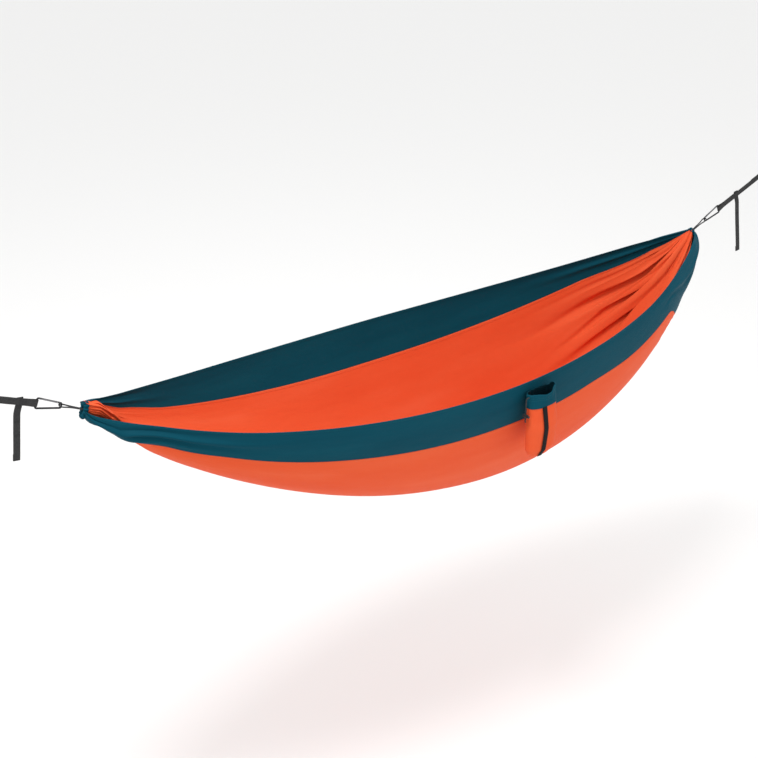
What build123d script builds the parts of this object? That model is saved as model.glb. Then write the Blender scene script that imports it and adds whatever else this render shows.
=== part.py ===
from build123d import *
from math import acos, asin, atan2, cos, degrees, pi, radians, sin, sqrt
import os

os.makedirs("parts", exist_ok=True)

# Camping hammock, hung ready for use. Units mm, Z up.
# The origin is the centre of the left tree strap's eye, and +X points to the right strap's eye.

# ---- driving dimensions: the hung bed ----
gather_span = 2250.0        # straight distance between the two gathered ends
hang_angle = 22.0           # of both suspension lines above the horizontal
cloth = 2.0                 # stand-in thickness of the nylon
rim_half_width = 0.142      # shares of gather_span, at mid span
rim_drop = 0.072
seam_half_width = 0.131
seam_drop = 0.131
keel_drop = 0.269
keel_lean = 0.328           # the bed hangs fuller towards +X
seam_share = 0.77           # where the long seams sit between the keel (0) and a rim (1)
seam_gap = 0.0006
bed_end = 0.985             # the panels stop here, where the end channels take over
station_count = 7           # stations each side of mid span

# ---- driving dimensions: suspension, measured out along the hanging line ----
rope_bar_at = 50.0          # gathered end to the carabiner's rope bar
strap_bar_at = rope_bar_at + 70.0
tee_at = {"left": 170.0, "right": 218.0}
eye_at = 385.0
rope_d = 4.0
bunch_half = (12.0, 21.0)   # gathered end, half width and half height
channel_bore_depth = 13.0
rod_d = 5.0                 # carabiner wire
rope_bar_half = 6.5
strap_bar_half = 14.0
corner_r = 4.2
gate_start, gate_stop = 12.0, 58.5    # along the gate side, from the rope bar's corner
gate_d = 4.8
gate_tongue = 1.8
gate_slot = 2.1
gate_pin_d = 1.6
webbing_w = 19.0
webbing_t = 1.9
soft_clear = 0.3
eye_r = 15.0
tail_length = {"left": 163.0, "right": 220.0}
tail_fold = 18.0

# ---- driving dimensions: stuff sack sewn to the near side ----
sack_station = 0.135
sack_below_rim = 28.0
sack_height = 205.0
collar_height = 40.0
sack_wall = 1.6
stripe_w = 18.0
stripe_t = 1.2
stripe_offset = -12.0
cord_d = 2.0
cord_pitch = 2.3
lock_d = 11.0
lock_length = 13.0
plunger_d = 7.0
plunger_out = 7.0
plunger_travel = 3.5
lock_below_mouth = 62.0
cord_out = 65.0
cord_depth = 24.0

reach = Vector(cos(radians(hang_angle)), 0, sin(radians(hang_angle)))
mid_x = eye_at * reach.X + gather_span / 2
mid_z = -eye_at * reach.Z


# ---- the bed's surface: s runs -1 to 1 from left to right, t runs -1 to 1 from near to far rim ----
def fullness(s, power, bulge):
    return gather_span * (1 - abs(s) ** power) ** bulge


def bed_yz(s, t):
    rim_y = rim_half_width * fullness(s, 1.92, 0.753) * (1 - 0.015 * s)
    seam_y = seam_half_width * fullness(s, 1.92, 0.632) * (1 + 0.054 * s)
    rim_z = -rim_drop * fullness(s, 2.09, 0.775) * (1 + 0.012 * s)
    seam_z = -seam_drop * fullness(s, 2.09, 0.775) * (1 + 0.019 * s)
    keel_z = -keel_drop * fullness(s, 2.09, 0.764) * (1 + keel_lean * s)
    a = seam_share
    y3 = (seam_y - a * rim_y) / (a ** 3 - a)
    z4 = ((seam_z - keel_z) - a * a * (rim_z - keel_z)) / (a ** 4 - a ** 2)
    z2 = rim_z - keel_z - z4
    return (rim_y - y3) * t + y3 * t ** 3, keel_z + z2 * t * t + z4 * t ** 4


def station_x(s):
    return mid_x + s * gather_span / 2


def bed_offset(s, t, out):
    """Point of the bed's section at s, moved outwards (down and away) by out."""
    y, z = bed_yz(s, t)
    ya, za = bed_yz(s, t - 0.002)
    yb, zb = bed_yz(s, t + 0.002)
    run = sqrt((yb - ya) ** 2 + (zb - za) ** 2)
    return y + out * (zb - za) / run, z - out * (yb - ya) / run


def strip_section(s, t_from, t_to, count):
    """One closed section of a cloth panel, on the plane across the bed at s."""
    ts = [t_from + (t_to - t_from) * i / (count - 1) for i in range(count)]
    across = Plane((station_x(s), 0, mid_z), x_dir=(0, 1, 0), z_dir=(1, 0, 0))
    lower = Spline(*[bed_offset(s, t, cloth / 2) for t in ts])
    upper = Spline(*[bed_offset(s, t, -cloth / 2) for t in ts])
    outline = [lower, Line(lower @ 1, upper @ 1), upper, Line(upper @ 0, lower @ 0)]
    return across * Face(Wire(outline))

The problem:
Recite the full listing above exactly.

Result of the task:
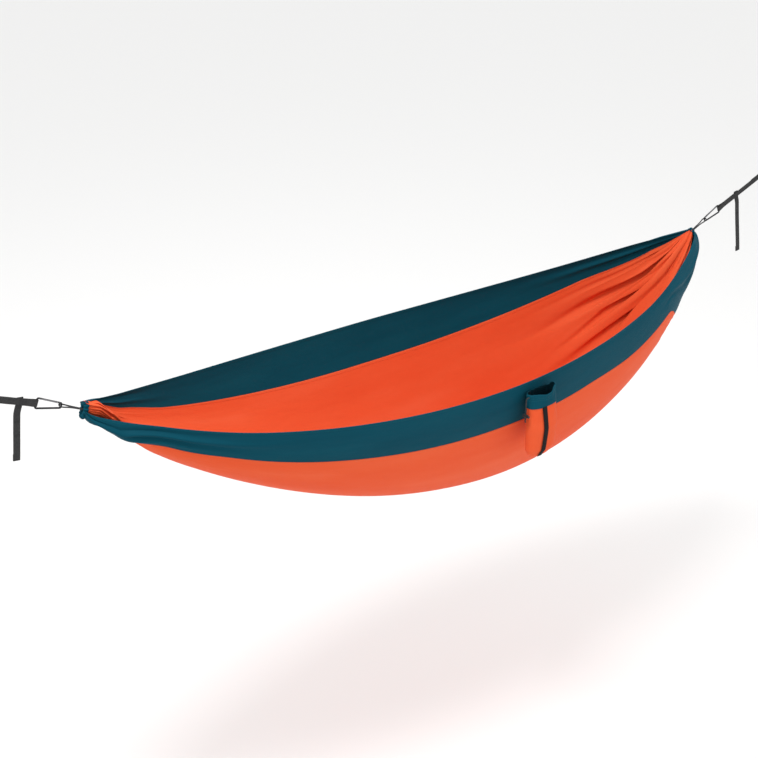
What build123d script builds the parts of this object? That model is saved as model.glb. Then write the Blender scene script that imports it and adds whatever else this render shows.
=== part.py ===
from build123d import *
from math import acos, asin, atan2, cos, degrees, pi, radians, sin, sqrt
import os

os.makedirs("parts", exist_ok=True)

# Camping hammock, hung ready for use. Units mm, Z up.
# The origin is the centre of the left tree strap's eye, and +X points to the right strap's eye.

# ---- driving dimensions: the hung bed ----
gather_span = 2250.0        # straight distance between the two gathered ends
hang_angle = 22.0           # of both suspension lines above the horizontal
cloth = 2.0                 # stand-in thickness of the nylon
rim_half_width = 0.142      # shares of gather_span, at mid span
rim_drop = 0.072
seam_half_width = 0.131
seam_drop = 0.131
keel_drop = 0.269
keel_lean = 0.328           # the bed hangs fuller towards +X
seam_share = 0.77           # where the long seams sit between the keel (0) and a rim (1)
seam_gap = 0.0006
bed_end = 0.985             # the panels stop here, where the end channels take over
station_count = 7           # stations each side of mid span

# ---- driving dimensions: suspension, measured out along the hanging line ----
rope_bar_at = 50.0          # gathered end to the carabiner's rope bar
strap_bar_at = rope_bar_at + 70.0
tee_at = {"left": 170.0, "right": 218.0}
eye_at = 385.0
rope_d = 4.0
bunch_half = (12.0, 21.0)   # gathered end, half width and half height
channel_bore_depth = 13.0
rod_d = 5.0                 # carabiner wire
rope_bar_half = 6.5
strap_bar_half = 14.0
corner_r = 4.2
gate_start, gate_stop = 12.0, 58.5    # along the gate side, from the rope bar's corner
gate_d = 4.8
gate_tongue = 1.8
gate_slot = 2.1
gate_pin_d = 1.6
webbing_w = 19.0
webbing_t = 1.9
soft_clear = 0.3
eye_r = 15.0
tail_length = {"left": 163.0, "right": 220.0}
tail_fold = 18.0

# ---- driving dimensions: stuff sack sewn to the near side ----
sack_station = 0.135
sack_below_rim = 28.0
sack_height = 205.0
collar_height = 40.0
sack_wall = 1.6
stripe_w = 18.0
stripe_t = 1.2
stripe_offset = -12.0
cord_d = 2.0
cord_pitch = 2.3
lock_d = 11.0
lock_length = 13.0
plunger_d = 7.0
plunger_out = 7.0
plunger_travel = 3.5
lock_below_mouth = 62.0
cord_out = 65.0
cord_depth = 24.0

reach = Vector(cos(radians(hang_angle)), 0, sin(radians(hang_angle)))
mid_x = eye_at * reach.X + gather_span / 2
mid_z = -eye_at * reach.Z


# ---- the bed's surface: s runs -1 to 1 from left to right, t runs -1 to 1 from near to far rim ----
def fullness(s, power, bulge):
    return gather_span * (1 - abs(s) ** power) ** bulge


def bed_yz(s, t):
    rim_y = rim_half_width * fullness(s, 1.92, 0.753) * (1 - 0.015 * s)
    seam_y = seam_half_width * fullness(s, 1.92, 0.632) * (1 + 0.054 * s)
    rim_z = -rim_drop * fullness(s, 2.09, 0.775) * (1 + 0.012 * s)
    seam_z = -seam_drop * fullness(s, 2.09, 0.775) * (1 + 0.019 * s)
    keel_z = -keel_drop * fullness(s, 2.09, 0.764) * (1 + keel_lean * s)
    a = seam_share
    y3 = (seam_y - a * rim_y) / (a ** 3 - a)
    z4 = ((seam_z - keel_z) - a * a * (rim_z - keel_z)) / (a ** 4 - a ** 2)
    z2 = rim_z - keel_z - z4
    return (rim_y - y3) * t + y3 * t ** 3, keel_z + z2 * t * t + z4 * t ** 4


def station_x(s):
    return mid_x + s * gather_span / 2


def bed_offset(s, t, out):
    """Point of the bed's section at s, moved outwards (down and away) by out."""
    y, z = bed_yz(s, t)
    ya, za = bed_yz(s, t - 0.002)
    yb, zb = bed_yz(s, t + 0.002)
    run = sqrt((yb - ya) ** 2 + (zb - za) ** 2)
    return y + out * (zb - za) / run, z - out * (yb - ya) / run


def strip_section(s, t_from, t_to, count):
    """One closed section of a cloth panel, on the plane across the bed at s."""
    ts = [t_from + (t_to - t_from) * i / (count - 1) for i in range(count)]
    across = Plane((station_x(s), 0, mid_z), x_dir=(0, 1, 0), z_dir=(1, 0, 0))
    lower = Spline(*[bed_offset(s, t, cloth / 2) for t in ts])
    upper = Spline(*[bed_offset(s, t, -cloth / 2) for t in ts])
    outline = [lower, Line(lower @ 1, upper @ 1), upper, Line(upper @ 0, lower @ 0)]
    return across * Face(Wire(outline))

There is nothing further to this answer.